--- start of PROVIDED ENTRIES ---

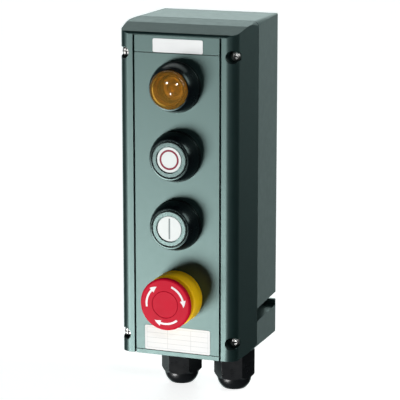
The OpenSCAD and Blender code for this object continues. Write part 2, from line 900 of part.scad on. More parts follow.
// Rod from the cap to the contact bridge, with the flange that stops it being pulled out
module plunger_rod(z, top) {
    stop_top = -seal_t - stop_gap;
    color([0.85, 0.85, 0.80]) at_panel(z) rotate_extrude() polygon([
        [0, plunger_end], [plunger_r, plunger_end], [plunger_r, stop_top - stop_t],
        [stop_r, stop_top - stop_t], [stop_r, stop_top], [plunger_r, stop_top], [plunger_r, top], [0, top]
    ]);
}

module shaft_seal(z) {
    color([0.10, 0.10, 0.10]) at_panel(z) translate([0, 0, -seal_t]) difference() {
        cylinder(r = seal_r, h = seal_t);
        translate([0, 0, -over]) cylinder(r = plunger_r + run_gap, h = seal_t + 2 * over);
    }
}

// Section of the spring wire at one turn angle and height
function coil_ring(height, turn) = [
    for (k = [0:spring_sides - 1])
        let (a = 360 * k / spring_sides, r = spring_r + spring_wire * cos(a))
        [r * cos(turn), r * sin(turn), height + spring_wire * sin(a)]
];

// Coil spring between the web and the underside of a cap; its travel sets how many turns there is room for
module coil_spring(z, top, travel) {
    turns = floor((top - web_t - travel) / (2 * spring_wire)) - 1;
    steps = 14 * turns;
    low = web_t + spring_wire;
    climb = top - web_t - 2 * spring_wire;
    points = [for (i = [0:steps]) each coil_ring(low + climb * i / steps, 360 * turns * i / steps)];
    walls = [
        for (i = [0:steps - 1], k = [0:spring_sides - 1])
            let (near = i * spring_sides, next = (k + 1) % spring_sides)
            [near + k, near + next, near + spring_sides + next, near + spring_sides + k]
    ];
    first = [for (k = [spring_sides - 1:-1:0]) k];
    last = [for (k = [0:spring_sides - 1]) steps * spring_sides + k];
    color([0.75, 0.75, 0.75]) at_panel(z) polyhedron(points = points, faces = concat([first], walls, [last]));
}

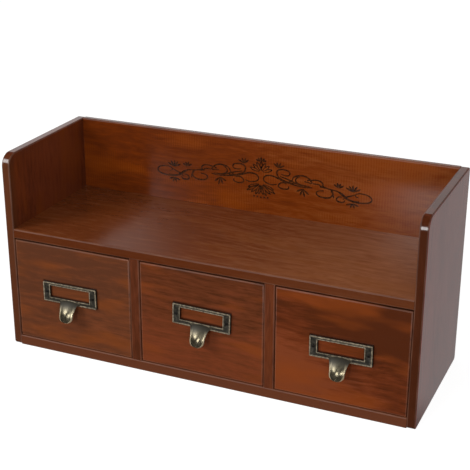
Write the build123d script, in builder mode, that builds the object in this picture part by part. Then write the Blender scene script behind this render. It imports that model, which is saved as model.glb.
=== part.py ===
from build123d import *
import os

# Tabletop chest: an open tray over three drawers, made of lacquered boards.
# Millimetres. The origin is on the table, under the middle of the box. The front faces -Y.

# Carcass
width = 400
depth = 140
height = 192
tray_height = 72
side_thickness = 8
back_thickness = 7
shelf_thickness = 9
bottom_thickness = 10
divider_thickness = 10
nose_radius = 12
corner_radius = 3
board_edge_round = 1.0
panel_arris = 0.9

# Square-cut steel pins that hold the boards, driven below the surface and filled over
pin_width = 1.4
pin_length = 24
pin_cover = 1.5
pin_fit = 0.05
pins_per_board_end = 3
pins_per_upright = 4
pins_per_long_edge = 5
pins_per_divider_back = 2

# Drawers
drawer_names = ["left", "middle", "right"]
drawer_side_gap = 0.5
drawer_top_gap = 1.5
drawer_ride_gap = 0.3
drawer_stop_gap = 0.3
front_bottom_gap = 0.5
front_setback = 0.5
front_thickness = 9
front_arris = 1.0
wall_thickness = 6
wall_drop = 9
rabbet_depth = 5
panel_thickness = 3
panel_lift = 5
panel_play = 0.4
groove_depth = 3
groove_fit = 0.2
drawer_pin_width = 1.1
drawer_pin_length = 16
drawer_pin_cover = 0.5
drawer_pins_per_joint = 2

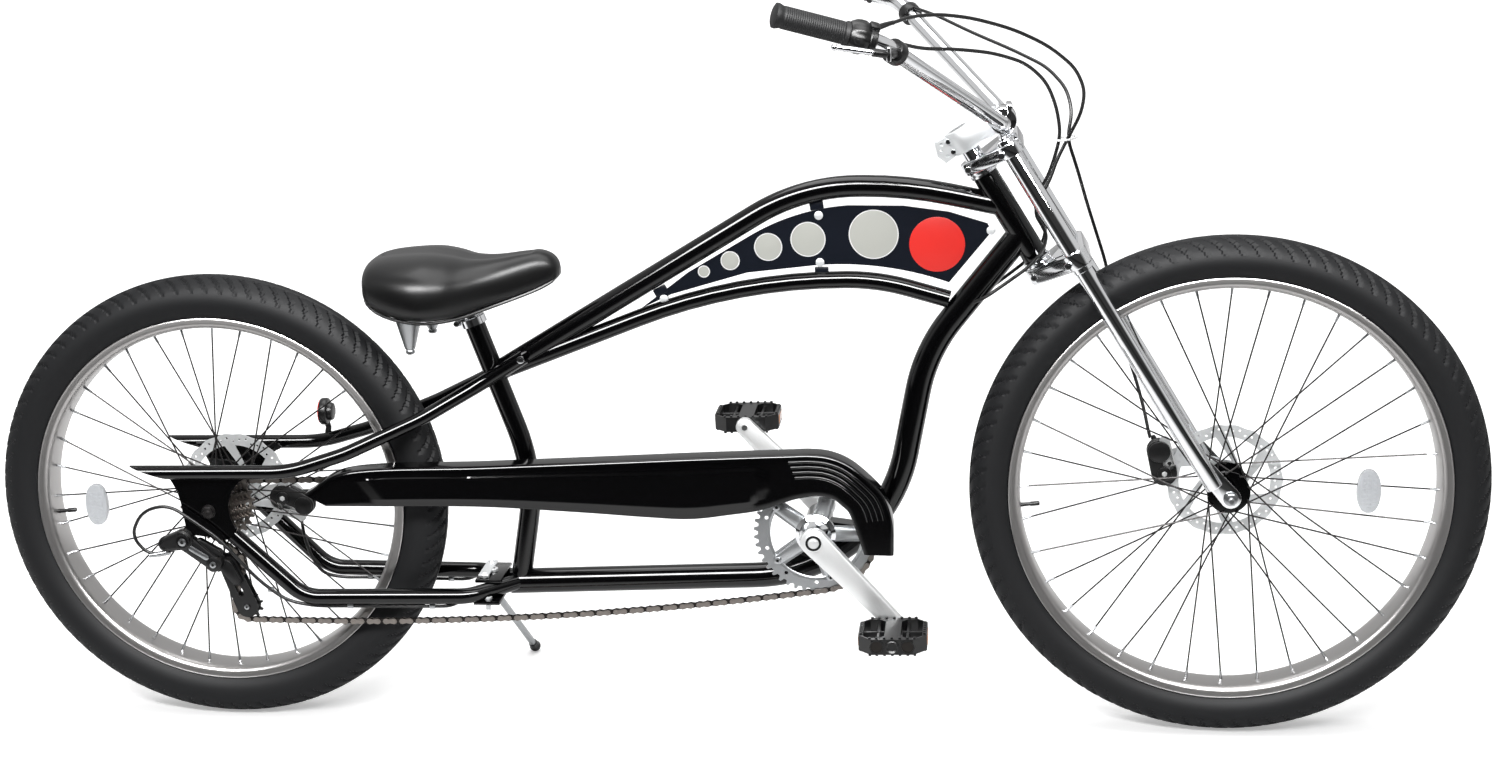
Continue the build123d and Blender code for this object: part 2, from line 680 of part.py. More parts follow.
# Stem and handlebar
stem_base = upper_clamp_top + stem_gap
bar_centre = on_fork(bar_reach, 0, stem_base + bar_lift)
bar_x, _, bar_z = bar_centre
bend_x, bend_z = bar_x - bar_back, bar_z + bar_rise
bend_y = bar_centre_half + bar_spread
end_x, end_z = bend_x - grip_back, bend_z + grip_rise
end_y = bend_y + grip_spread
bar_route = [
    (end_x, -end_y, end_z),
    (bend_x, -bend_y, bend_z),
    (bar_x, -bar_centre_half, bar_z),
    (bar_x, bar_centre_half, bar_z),
    (bend_x, bend_y, bend_z),
    (end_x, end_y, end_z),
]
with BuildPart() as handlebar:
    tube(bar_route, [70, 45, 45, 70], bar_radius)
pieces["handlebar"] = handlebar.part
with BuildPart() as stem:
    with BuildSketch(steering.offset(stem_base)):
        Circle(clamp_boss_radius - 2)
        with Locations((bar_reach / 2, 0)):
            Rectangle(bar_reach, 34)
        with Locations((-26, 0)):
            Rectangle(32, 18)
    extrude(amount=stem_height)
    disc(bar_x, bar_z, 19, -22, 22)
    with Locations((bar_x + 6, 0, bar_z + 2.5)):
        Box(9, 44, 36)
    add(fork_clamps.part, mode=Mode.SUBTRACT)
    add(steerer.part, mode=Mode.SUBTRACT)
    add(handlebar.part, mode=Mode.SUBTRACT)
pieces["stem"] = stem.part
with BuildPart() as grips:
    for side in (-1, 1):
        tip = Vector(end_x, side * end_y, end_z)
        along = (Vector(bend_x, side * bend_y, bend_z) - tip).normalized()
        rod(tuple(tip - along * 3), tuple(tip + along * grip_length), grip_radius)
    add(handlebar.part, mode=Mode.SUBTRACT)
pieces["grips"] = grips.part
with BuildPart() as twist_shifter:
    tip = Vector(end_x, -end_y, end_z)
    along = (Vector(bend_x, -bend_y, bend_z) - tip).normalized()
    start = tip + along * (grip_length + seat_gap)
    rod(tuple(start), tuple(start + along * shifter_length), shifter_radius)
    add(handlebar.part, mode=Mode.SUBTRACT)
pieces["twist_shifter"] = twist_shifter.part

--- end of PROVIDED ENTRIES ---

- _GOAL_
Starting with the line with "Write the build123d" and ending with the line with "# Millimetres. The", extract every line exactly and nothing outside that span.

- _SOLUTION TO THIS EXERCISE_
Write the build123d script, in builder mode, that builds the object in this picture part by part. Then write the Blender scene script behind this render. It imports that model, which is saved as model.glb.
=== part.py ===
from build123d import *
import os

# Tabletop chest: an open tray over three drawers, made of lacquered boards.
# Millimetres. The origin is on the table, under the middle of the box. The front faces -Y.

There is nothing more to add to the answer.